Taylor, asked about his role with the Jets, said he just wants to contribute to an already-strong defense.
“They have a good thing going here,” he said. “They were No. 1 in defense last year. I don’t want to mess it up. I just want to add to it, and do what I can to help this team. Whatever that may be, show me the way and I’ll go do it.”
He called the atmosphere under coach Rex Ryan compared with the Bill Parcells regime in Miami, “like night and day.”
“Everything here is a little more relaxed,” he said. “It’s whole different vibe in building. I don’t want to call it relaxed like its lackadaisical, but it’s a little more positive and little more calm.
“Rex’s attitude and enthusiasm trickles down.
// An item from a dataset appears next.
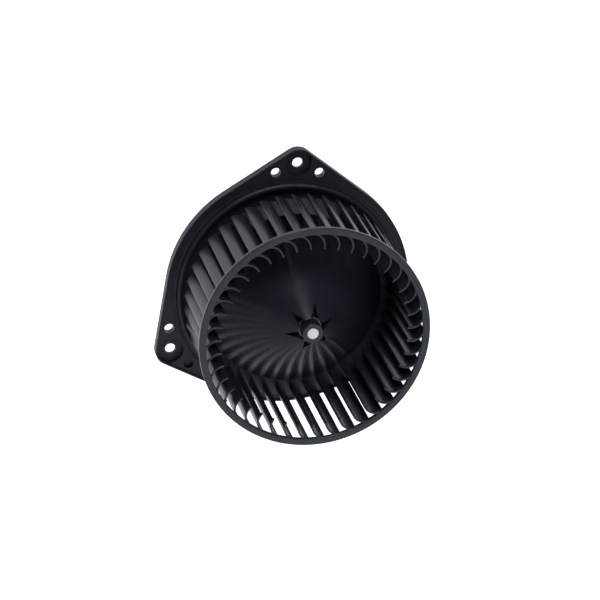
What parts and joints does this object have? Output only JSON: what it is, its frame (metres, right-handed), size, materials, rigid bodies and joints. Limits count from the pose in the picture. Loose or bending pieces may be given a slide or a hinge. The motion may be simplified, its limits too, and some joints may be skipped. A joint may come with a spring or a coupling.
{
  "type": "heater blower motor and wheel",
  "caption": "Heater blower: black squirrel-cage fan wheel on the shaft of a brushed DC motor held in a three-eared mounting flange.",
  "frame": {"origin": "centre of the three-hole bolt circle, in the plane where the ears are clamped", "axes": "-Y along the shaft towards the wheel's open end, +Y towards the motor's connector, +Z towards one of the three ears"},
  "size_m": [0.1706, 0.1368, 0.1779],
  "materials": {
    "wheel_plastic": "satin black moulded polypropylene",
    "flange_plastic": "fine-grained black moulded polypropylene",
    "cap_plastic": "satin black moulded plastic",
    "rubber": "soft matte black",
    "plated_steel": "zinc plated, faint drawing marks",
    "screw_steel": "zinc plated fasteners",
    "shaft_steel": "ground bright steel",
    "spring_steel": "spring steel",
    "bronze": "oil-filled sintered bronze",
    "brass": "folded brass sheet",
    "copper": "enamelled copper wire and bare bars",
    "lamination": "stacked electrical steel",
    "ferrite": "matte grey-black ferrite",
    "carbon": "pressed carbon",
    "insulator": "phenolic board"
  },
  "bodies": {
    "housing": {"mounting_flange": "flange_plastic", "motor_cup": "flange_plastic", "flange_seal": "rubber", "front_isolator": "rubber", "mount_plate": "plated_steel", "vibration_grommets": "rubber", "motor_screws": "screw_steel", "rear_cap": "cap_plastic", "cap_screws": "screw_steel", "cooling_duct": "cap_plastic", "motor_can": "plated_steel", "end_plate": "plated_steel", "front_bush": "bronze", "rear_bush": "bronze", "front_bush_retainer": "spring_steel", "rear_bush_retainer": "spring_steel", "upper_magnet": "ferrite", "lower_magnet": "ferrite", "magnet_clips": "spring_steel", "brush_board": "insulator", "right_brush_holder": "brass", "left_brush_holder": "brass", "right_brush_spring": "spring_steel", "left_brush_spring": "spring_steel", "suppression_chokes": "copper", "terminals": "brass"},
    "rotor": {"wheel_hub": "wheel_plastic", "wheel_blades": "wheel_plastic", "wheel_rim": "wheel_plastic", "hub_clip": "spring_steel", "balance_clip": "spring_steel", "shaft": "shaft_steel", "armature_core": "lamination", "front_insulator": "insulator", "rear_insulator": "insulator", "armature_winding": "copper", "commutator_bars": "copper", "commutator_hub": "insulator", "thrust_washers": "spring_steel"},
    "right_brush_body": {"right_brush": "carbon"},
    "left_brush_body": {"left_brush": "carbon"}
  },
  "joints": [
    {"name": "fan_spin", "type": "hinge", "parent": "housing", "child": "rotor", "pos_m": [0, 0, 0], "axis": [0, -1, 0], "continuous": true},
    {"name": "right_brush_travel", "type": "slide", "parent": "housing", "child": "right_brush_body", "axis": [1, 0, 0], "range_m": [0, 0.0024], "stiffness_N_per_m": 180, "springref_m": -0.004, "deforming": ["right_brush_spring"]},
    {"name": "left_brush_travel", "type": "slide", "parent": "housing", "child": "left_brush_body", "axis": [-1, 0, 0], "range_m": [0, 0.0024], "stiffness_N_per_m": 180, "springref_m": -0.004, "deforming": ["left_brush_spring"]}
  ]
}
What I thought would be a tough transition has been seamless.”
Taylor is two lockers away from Ferguson, with whom he has had some good battles.
“I remember when he came in as a rookie, and I was trying to abuse him and getting him going to see if I could get a personal foul on him,” Taylor said.
Taylor said he’s not even trying to pry his old No. 99 jersey number from Bryan Thomas “because I have too much respect for ‘BT.’ ”
He’s going with No. 95 in honor of his former Dolphins teammate Tim Bowens, whom he called, “instrumental in my career and special to me.”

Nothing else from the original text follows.